--- Records for this exercise ---
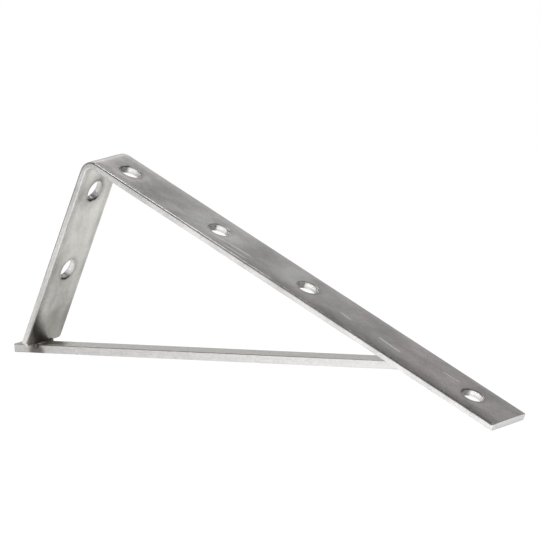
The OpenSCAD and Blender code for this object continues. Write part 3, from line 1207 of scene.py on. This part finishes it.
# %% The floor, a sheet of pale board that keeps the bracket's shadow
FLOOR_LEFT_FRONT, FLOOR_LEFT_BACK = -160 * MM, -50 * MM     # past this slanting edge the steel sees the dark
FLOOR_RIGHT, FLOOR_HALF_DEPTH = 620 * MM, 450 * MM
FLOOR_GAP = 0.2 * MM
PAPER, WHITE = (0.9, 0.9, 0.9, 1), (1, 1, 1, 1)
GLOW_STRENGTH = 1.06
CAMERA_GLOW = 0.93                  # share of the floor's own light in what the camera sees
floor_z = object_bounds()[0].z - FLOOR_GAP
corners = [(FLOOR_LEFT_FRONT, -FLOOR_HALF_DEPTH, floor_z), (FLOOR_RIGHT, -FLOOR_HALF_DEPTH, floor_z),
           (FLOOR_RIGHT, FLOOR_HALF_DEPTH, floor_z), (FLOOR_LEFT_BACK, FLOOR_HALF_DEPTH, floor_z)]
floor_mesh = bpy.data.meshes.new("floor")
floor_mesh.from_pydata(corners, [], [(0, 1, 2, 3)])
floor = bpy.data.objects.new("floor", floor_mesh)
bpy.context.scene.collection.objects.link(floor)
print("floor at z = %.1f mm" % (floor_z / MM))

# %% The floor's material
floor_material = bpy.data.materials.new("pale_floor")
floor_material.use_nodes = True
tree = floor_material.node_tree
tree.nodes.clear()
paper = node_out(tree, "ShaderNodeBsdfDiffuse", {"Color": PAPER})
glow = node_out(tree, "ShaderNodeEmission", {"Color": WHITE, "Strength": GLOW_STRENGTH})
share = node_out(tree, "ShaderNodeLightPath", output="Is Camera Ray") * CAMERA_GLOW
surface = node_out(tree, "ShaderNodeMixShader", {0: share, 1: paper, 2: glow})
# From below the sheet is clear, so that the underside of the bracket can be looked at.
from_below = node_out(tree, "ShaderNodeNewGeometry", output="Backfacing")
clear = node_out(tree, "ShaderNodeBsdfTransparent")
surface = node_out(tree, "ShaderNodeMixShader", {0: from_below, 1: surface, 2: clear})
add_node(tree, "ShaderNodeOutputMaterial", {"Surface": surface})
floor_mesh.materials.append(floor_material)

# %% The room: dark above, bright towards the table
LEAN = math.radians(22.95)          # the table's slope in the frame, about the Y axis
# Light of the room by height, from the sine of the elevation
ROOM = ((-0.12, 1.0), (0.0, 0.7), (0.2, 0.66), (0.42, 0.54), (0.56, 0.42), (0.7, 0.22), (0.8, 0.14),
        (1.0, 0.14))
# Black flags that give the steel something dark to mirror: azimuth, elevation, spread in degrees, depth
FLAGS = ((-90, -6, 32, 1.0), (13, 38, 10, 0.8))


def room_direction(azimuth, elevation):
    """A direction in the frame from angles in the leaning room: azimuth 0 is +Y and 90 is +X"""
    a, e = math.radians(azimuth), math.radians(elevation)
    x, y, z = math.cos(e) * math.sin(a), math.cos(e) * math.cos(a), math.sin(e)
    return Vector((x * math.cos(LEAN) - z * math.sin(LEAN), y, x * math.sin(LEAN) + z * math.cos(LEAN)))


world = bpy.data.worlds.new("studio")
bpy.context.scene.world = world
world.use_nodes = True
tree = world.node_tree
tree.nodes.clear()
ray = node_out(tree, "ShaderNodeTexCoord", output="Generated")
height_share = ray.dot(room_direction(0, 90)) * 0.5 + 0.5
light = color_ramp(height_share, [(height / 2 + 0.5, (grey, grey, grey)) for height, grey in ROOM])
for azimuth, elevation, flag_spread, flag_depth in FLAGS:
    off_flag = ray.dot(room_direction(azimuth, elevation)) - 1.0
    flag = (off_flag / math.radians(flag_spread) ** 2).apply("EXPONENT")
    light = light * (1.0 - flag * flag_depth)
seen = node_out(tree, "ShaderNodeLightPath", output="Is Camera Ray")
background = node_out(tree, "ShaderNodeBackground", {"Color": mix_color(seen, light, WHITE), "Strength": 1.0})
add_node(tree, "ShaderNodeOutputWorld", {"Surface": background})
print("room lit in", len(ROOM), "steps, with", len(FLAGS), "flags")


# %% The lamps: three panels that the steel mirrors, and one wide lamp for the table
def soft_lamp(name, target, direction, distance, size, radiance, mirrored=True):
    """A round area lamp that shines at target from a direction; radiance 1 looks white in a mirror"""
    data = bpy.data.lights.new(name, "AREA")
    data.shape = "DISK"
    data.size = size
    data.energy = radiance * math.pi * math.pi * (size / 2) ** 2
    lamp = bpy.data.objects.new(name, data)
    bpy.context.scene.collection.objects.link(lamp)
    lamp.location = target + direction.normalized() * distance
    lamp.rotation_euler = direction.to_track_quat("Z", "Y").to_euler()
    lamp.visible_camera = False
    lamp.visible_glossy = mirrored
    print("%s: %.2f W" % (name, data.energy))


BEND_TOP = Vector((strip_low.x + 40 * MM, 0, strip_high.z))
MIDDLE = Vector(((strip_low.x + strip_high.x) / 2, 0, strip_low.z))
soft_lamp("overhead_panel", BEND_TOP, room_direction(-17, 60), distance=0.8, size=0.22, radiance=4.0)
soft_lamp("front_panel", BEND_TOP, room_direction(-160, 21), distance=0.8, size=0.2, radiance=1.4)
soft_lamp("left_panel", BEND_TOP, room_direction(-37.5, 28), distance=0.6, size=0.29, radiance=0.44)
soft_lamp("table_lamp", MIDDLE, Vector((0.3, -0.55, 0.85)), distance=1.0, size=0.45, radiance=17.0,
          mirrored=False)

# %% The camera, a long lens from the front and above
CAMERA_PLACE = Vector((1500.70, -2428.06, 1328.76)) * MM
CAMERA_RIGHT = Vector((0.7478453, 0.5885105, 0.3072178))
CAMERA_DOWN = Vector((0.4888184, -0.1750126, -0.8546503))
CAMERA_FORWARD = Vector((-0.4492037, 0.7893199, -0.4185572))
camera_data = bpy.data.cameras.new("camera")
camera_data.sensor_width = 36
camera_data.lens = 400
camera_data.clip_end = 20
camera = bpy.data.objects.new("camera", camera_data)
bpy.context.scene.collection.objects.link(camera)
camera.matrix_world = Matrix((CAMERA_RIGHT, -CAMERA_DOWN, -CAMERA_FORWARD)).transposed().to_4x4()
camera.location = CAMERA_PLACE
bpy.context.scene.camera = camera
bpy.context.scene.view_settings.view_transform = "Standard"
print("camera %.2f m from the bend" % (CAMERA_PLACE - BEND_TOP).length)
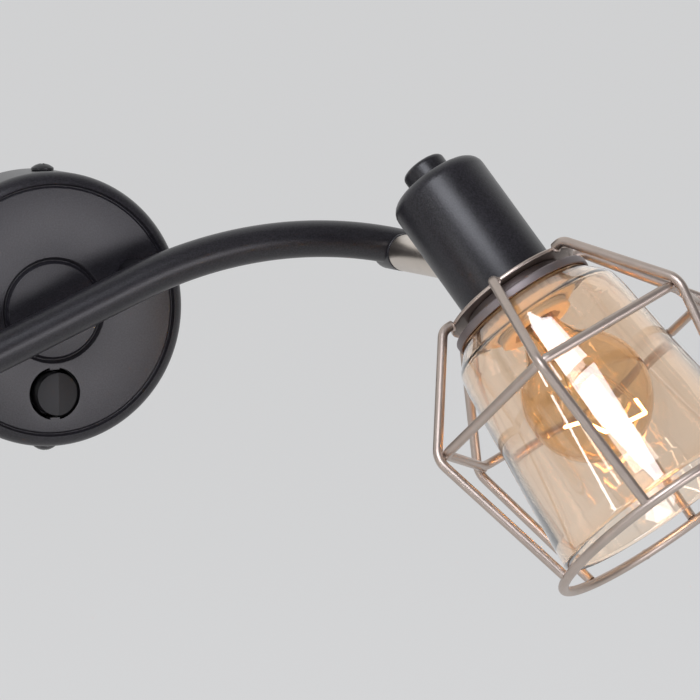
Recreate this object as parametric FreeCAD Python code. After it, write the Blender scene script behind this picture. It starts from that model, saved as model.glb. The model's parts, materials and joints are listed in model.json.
---
**What you will do:** Take each line of the material that contains the word "Blender" and list it.

**Task response:**
The OpenSCAD and Blender code for this object continues. Write part 3, from line 1207 of scene.py on. This part finishes it.
Recreate this object as parametric FreeCAD Python code. After it, write the Blender scene script behind this picture. It starts from that model, saved as model.glb. The model's parts, materials and joints are listed in model.json.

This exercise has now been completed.